One thing that Young Fathers do unexpectedly well is boy band style intros with a twist, as demonstrated on ‘Low.’ What borders on soulful pop slowly actually evolves into a much darker beast, as the grittier production transports it far away from anything so commercial as it initially hinted at.

‘Just Another Bullet’ and ‘War’ are where the band give their honest observations on what is wrong with the world, as they draw on the unrest around them. Stark nuances of war and destruction are presented and spat over simple but effective beats for consideration.

There is a sudden burst of energy when it comes to the new single ‘Get Up,’ where a lighter bouncier sound creates a likely crowd pleaser. Playful beats and well-timed breakdowns perfectly accompany harmonised calls of “get up and have a party” surely designed to make even the most reserved listener tap in time.

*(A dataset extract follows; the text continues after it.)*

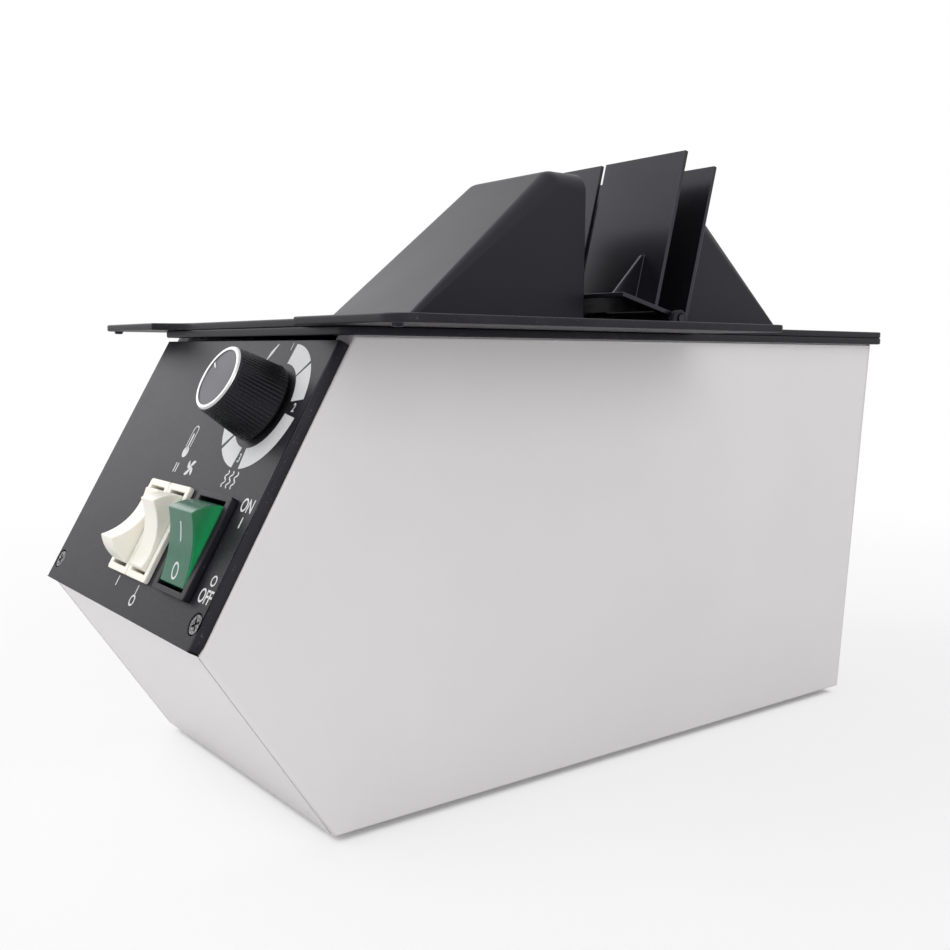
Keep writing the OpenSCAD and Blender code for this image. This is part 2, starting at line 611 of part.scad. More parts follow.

‘Dip’ expresses flashes of calculated aggression in true hip-hop style along with stripped back moments of reflection, while ‘Paying’ returns again to a more soulful place and is completely in contrast to the echoey chaos that is ‘MMMH MMMH.’

A resonating and eerie reminder of the band’s ability to explore the darker side of their sound, the sinister electronics give it an edge as steady flows and distorted sounds layer over each other. ‘Hangman’ continues the ominous theme with its chilling reiterations of the fact it’s “time to meet your maker,” repeated to the point of tension. Some excellent harmonies do give relief but it’s not for the faint hearted.

The frequent bouncing between styles and sounds may sound incoherent, but on Dead Young Fathers have succeeded in finding middle ground and a meeting of minds where it all manages to make sense.